Three ways to add colour to your kitchen

Three ways to add colour to your kitchen


Posted 24th Sep 2018

When you're choosing shades for your kitchen, it's always daunting to move away from the all-white or wooden classics

Yet it's quite easy to have a bit of fun with colour – here, achieving a contrast is the key. By mixing colours, either in the cabinetry, wall paint or the accessories, you create an element of interest, as we find out here...

1. Contrasting Cabinetry

A great approach when it comes to personalising your kitchen will be combining two colours - it can change the entire feel of the room.

By opting for darker walls or base units and choosing a brighter shade elsewhere, you get depth and character added to the space. Think about mixing soft tones of slate grey with natural stone - by using these subtle tones, you get a clean, airy feel that works in harmony.

Another popular choice is playing with rich textures such as wood grains and matt finishes. Combining lighter natural oaks with the deep hues of gunpowder grey will complement each other perfectly, adding an element of luxury.

2. Paint Techniques

The clever use of paint can also help you achieve some unexpected effects. If you're looking to make a statement, why not try a standout midnight blue shade on the cabinetry? Don't let having a smaller space put you off using darker colours - while it is sometimes true they need decorating in lighter colours to appear larger, a dark colour with light trim and bright accents also creates a stylish look.

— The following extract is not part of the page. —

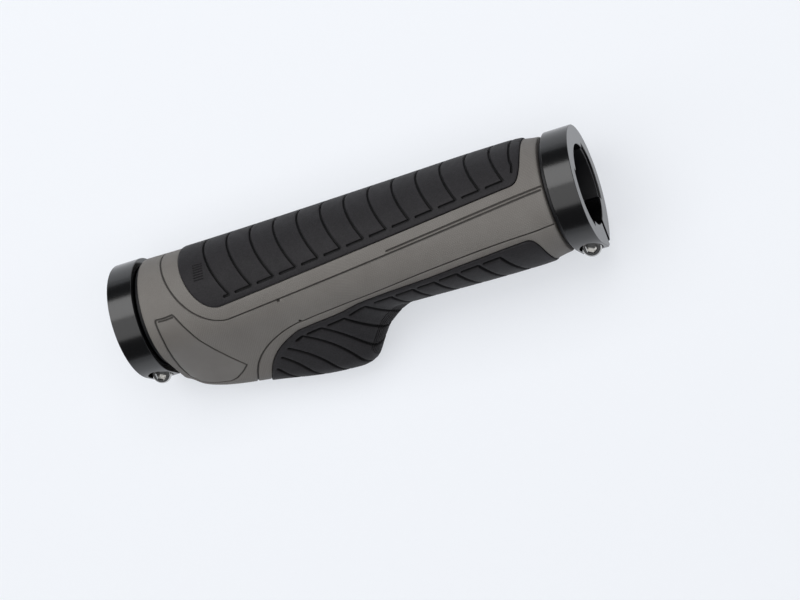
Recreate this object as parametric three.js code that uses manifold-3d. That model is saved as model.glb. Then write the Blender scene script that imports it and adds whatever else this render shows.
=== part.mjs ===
// Winged lock-on handlebar grip, in millimetres.
// A nylon sleeve carries a moulded rubber body with two inlaid ribbed pads, and a split clamp ring with
// its own screw holds each end of the sleeve to the bar. The grip lies on its side, as it comes to rest:
// +X runs along the bar from the outboard end to the inboard end, +Z is up, and the origin is the middle
// of the footprint on the ground. Inside the file the section is drawn round the bar's axis, with its
// angles, in degrees, counted from the middle of the wing.
import * as THREE from "three";
import { mergeVertices } from "three/addons/utils/BufferGeometryUtils.js";
import Module from "manifold-3d";

// Driving dimensions: the bar and the lengths along it
const barDiameter = 22.2;
const boreClearance = 0.05;
const bodyLength = 117;
const flangeThickness = 0.9;
const ringWidth = 7.4;
const seatGap = 0.3;

// Driving dimensions: the sleeve and the rubber body's section
const sleeveWall = 1.75;
const rubberWall = 2.7;
const inboardSwell = 1.2;
const wingRise = 15.2;
const wingEdgeRadius = 7;

// Driving dimensions: the inlaid pads and the fine grooves
const padProud = 0.4;
const padDepth = 1;
const ribPitch = 7.02;
const ribGrooveWidth = 0.7;
const ribGrooveDepth = 0.7;
const ribMargin = 2;
const hookLength = 4.8;
const hookRoom = 0.7;
const lineWidth = 0.5;
const lineDepth = 0.4;
const doubleLineGap = 0.85;

// Driving dimensions: the clamp rings, the sleeve's flange and its tabs
const ringWall = 5.35;
const ringChamfer = 0.35;
const flangeStep = 0.3;
const splitWidth = 2;
const facetDepth = 1;
const facetAngle = -23.5;
const lugProud = 0.9;
const lugSpan = 35;
const tabThickness = 1.25;
const tabHalfAngle = 40;
const tabRecess = 0.5;

// Driving dimensions: the M3 clamp screw
const screwAboveBore = 2.95;
const screwShankRadius = 1.5;
const screwLength = 10;
const screwHeadRadius = 2.75;
const screwHeadHeight = 3;
const headSeat = 4;
const socketAcrossFlats = 2.5;
const socketDepth = 1.6;

// How many flats stand for a full turn of the round pieces, and of the screws
const roundSteps = 36;
const screwSteps = 16;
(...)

If you do opt for a bolder shade, make sure you check the colour throughout the day - colours will look very different in natural and artificial lights. Remember that matt finishes can appear darker than gloss though - even when they're the same shade.

3. Accessorising

If you're shying away from making a big commitment, accessories could be your friend. Accent pieces will be a perfect way to give you some hints of contrasting colour, while providing the assurance that they could be changed easily.

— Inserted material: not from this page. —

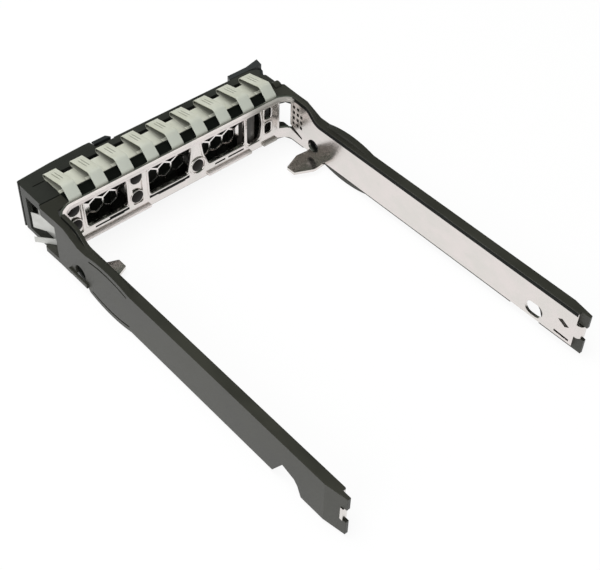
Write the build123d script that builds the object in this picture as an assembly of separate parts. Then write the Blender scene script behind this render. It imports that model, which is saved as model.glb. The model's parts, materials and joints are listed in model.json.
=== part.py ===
from build123d import *
import math
import os

os.makedirs("parts", exist_ok=True)

# A caddy that carries a 2.5 inch drive in a server's hot swap bay. A folded sheet holds the drive
# between two rails, mouldings on the rails slide in the bay's guides, and a moulded bezel in front
# holds the ejector lever, its release button and the grounding fingers.
# X runs across, Y from the front to the connector end, Z up, all in millimetres. The model is drawn
# about the drive: X = 0 is its middle, Y = 0 its front screws, Z = 0 the rails' lower edge. At the
# end it is stood on its runners, with its middle over the origin.

# Drive and its fastening
drive_width = 69.85
drive_gap = 0.425
screw_height = 2.6
screw_spacing = 76.6
screw_hole_radius = 1.9
slot_length = 5.2
screw_head_radius = 3.0
screw_head_depth = 1.1
driver_radius = 2.1
base_height = 3.0

# Folded sheet
sheet = 0.8
rail_height = 10.4
rail_rear = 89.8
wall_rear = -11.05
wall_height = 13.3
wall_inset = 2.85
flare_rear = -8.9
shoulder_start = -2.5
shoulder_end = 0.9
tail_low = 3.2
tail_high = 7.0
tail_cut = 1.6
tail_reach = 2.0
rest_reach = 8.5
rest_front = -2.2
rest_rear = 4.3
window_bottom = 3.7
window_top = 11.9
panel_depth = 0.35

# Runner mouldings
runner_thickness = 1.75
runner_low = -1.25
runner_lip = 0.4
runner_front = -9.5
runner_rear = 90.5
runner_slope_start = -5.5
notch_roof = 1.4
notch_front = -4.6
notch_rear = 3.4
rear_notch_top = 3.75
lead_in_start = 85.0
lead_in = 1.1
tail_clearance = 0.2

# Bow springs along the runners' edges
bow_front = 3.4
bow_rear = 19.8
bow_rise = 1.15
bow_thickness = 1.2
slit_front = 4.5
slit_rear = 19.2
slit_width = 0.45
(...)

You can use artwork, smaller pieces of furniture, dinnerware and appliances if you're looking to experiment with colour combinations. You can highlight areas or add vibrant splashes of much needed colour with bolder shades. It's worth balancing the colour combinations against the space of the colour to make sure the eye is led around the room - this makes the combinations harmonious rather than jarring. When you're feeling braver and you know what works, you can start to expand with larger doses of colour too.